▸ **RECORD EXTRACTS**:
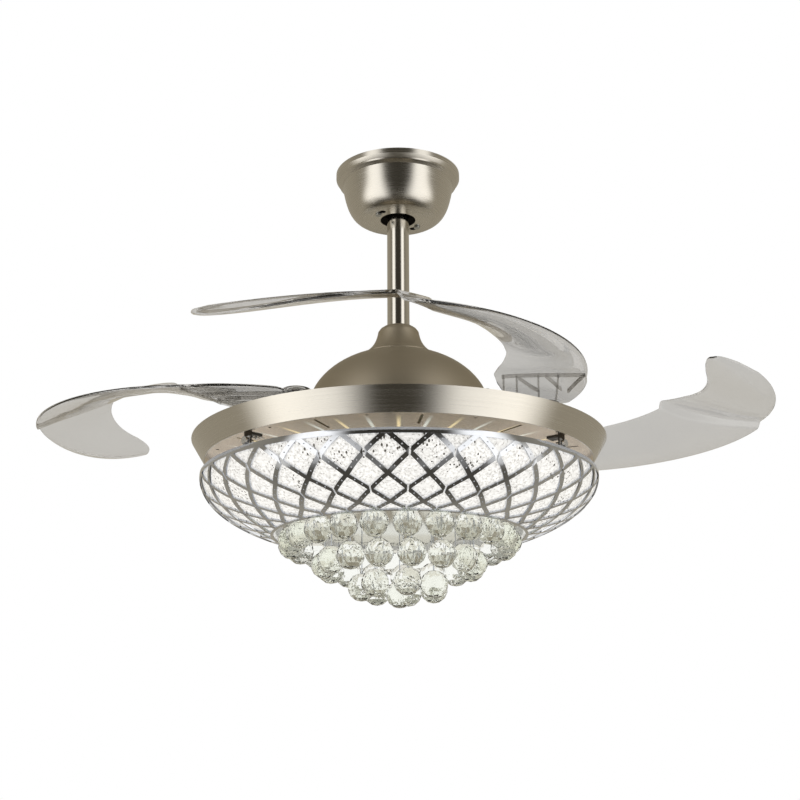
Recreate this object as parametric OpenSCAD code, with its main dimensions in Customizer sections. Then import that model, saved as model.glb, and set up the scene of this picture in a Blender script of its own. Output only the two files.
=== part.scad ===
// Ceiling fan with four retractable blades and a crystal lamp below them.
// Origin: centre of the ceiling face, +Z up, so the whole fan is below Z = 0.
// The blades are drawn swung out, each turning on its own pin on the turning tray.

/* [Canopy] */
// Radius of the canopy where it meets the ceiling
canopy_r = 76; // [72:1:90]
// Height of the canopy
canopy_h = 60; // [57:1:75]
// Radius of the canopy's flat floor
canopy_floor_r = 43; // [38:1:50]
// Radius of the hole in the canopy's floor
canopy_hole_r = 21.5; // [21:0.5:26]
// Sheet metal thickness of the canopy and the covers
sheet_t = 1.2; // [0.8:0.1:2]

/* [Bracket] */
// Length of the bracket's ceiling plate
bracket_l = 112; // [104:1:124]
// Width of the bracket
bracket_w = 44; // [40:1:50]
// Thickness of the bracket's steel
bracket_t = 2.5; // [2:0.5:4]
// Distance between the two ceiling screw slots
slot_spacing = 88.9; // [80:0.1:92]
// Width of a ceiling screw slot
slot_w = 5.5; // [4.5:0.5:7]
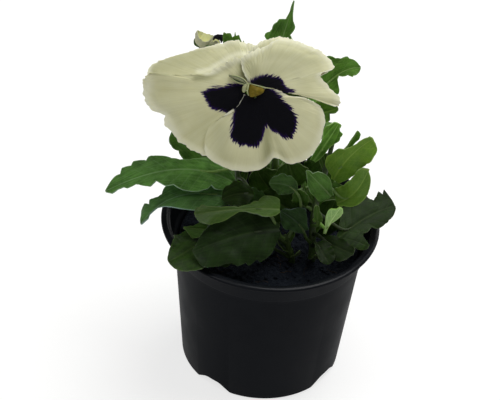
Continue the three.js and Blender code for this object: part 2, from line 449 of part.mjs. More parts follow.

▸ **DIRECTION**: Copy each entry exactly, with nothing added or dropped.

▸ **WORKED ANSWER**:
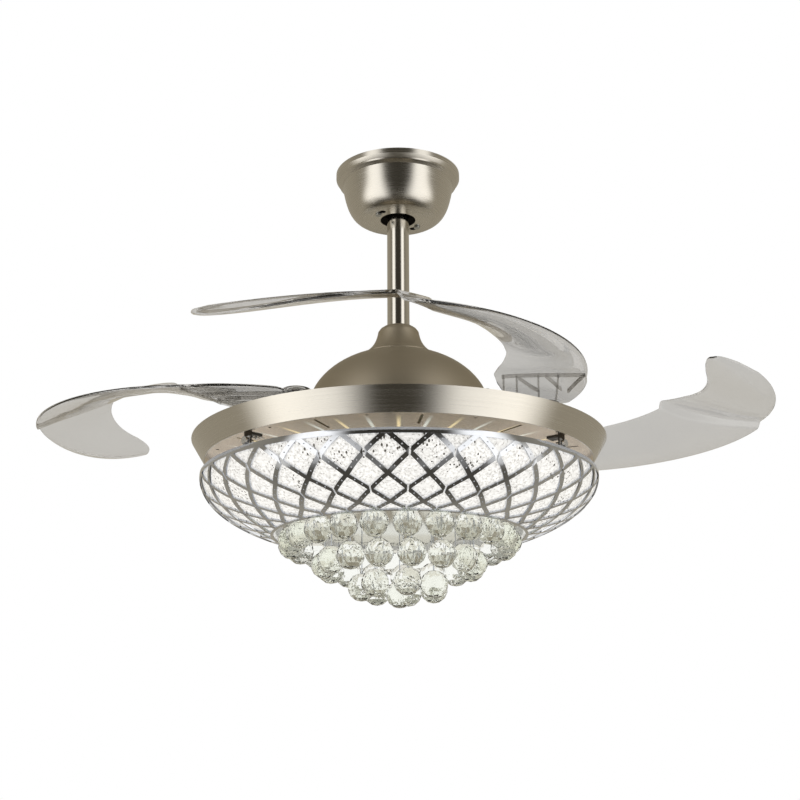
Recreate this object as parametric OpenSCAD code, with its main dimensions in Customizer sections. Then import that model, saved as model.glb, and set up the scene of this picture in a Blender script of its own. Output only the two files.
=== part.scad ===
// Ceiling fan with four retractable blades and a crystal lamp below them.
// Origin: centre of the ceiling face, +Z up, so the whole fan is below Z = 0.
// The blades are drawn swung out, each turning on its own pin on the turning tray.

/* [Canopy] */
// Radius of the canopy where it meets the ceiling
canopy_r = 76; // [72:1:90]
// Height of the canopy
canopy_h = 60; // [57:1:75]
// Radius of the canopy's flat floor
canopy_floor_r = 43; // [38:1:50]
// Radius of the hole in the canopy's floor
canopy_hole_r = 21.5; // [21:0.5:26]
// Sheet metal thickness of the canopy and the covers
sheet_t = 1.2; // [0.8:0.1:2]

/* [Bracket] */
// Length of the bracket's ceiling plate
bracket_l = 112; // [104:1:124]
// Width of the bracket
bracket_w = 44; // [40:1:50]
// Thickness of the bracket's steel
bracket_t = 2.5; // [2:0.5:4]
// Distance between the two ceiling screw slots
slot_spacing = 88.9; // [80:0.1:92]
// Width of a ceiling screw slot
slot_w = 5.5; // [4.5:0.5:7]
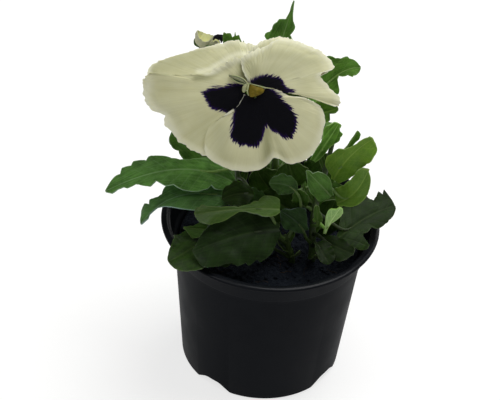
Continue the three.js and Blender code for this object: part 2, from line 449 of part.mjs. More parts follow.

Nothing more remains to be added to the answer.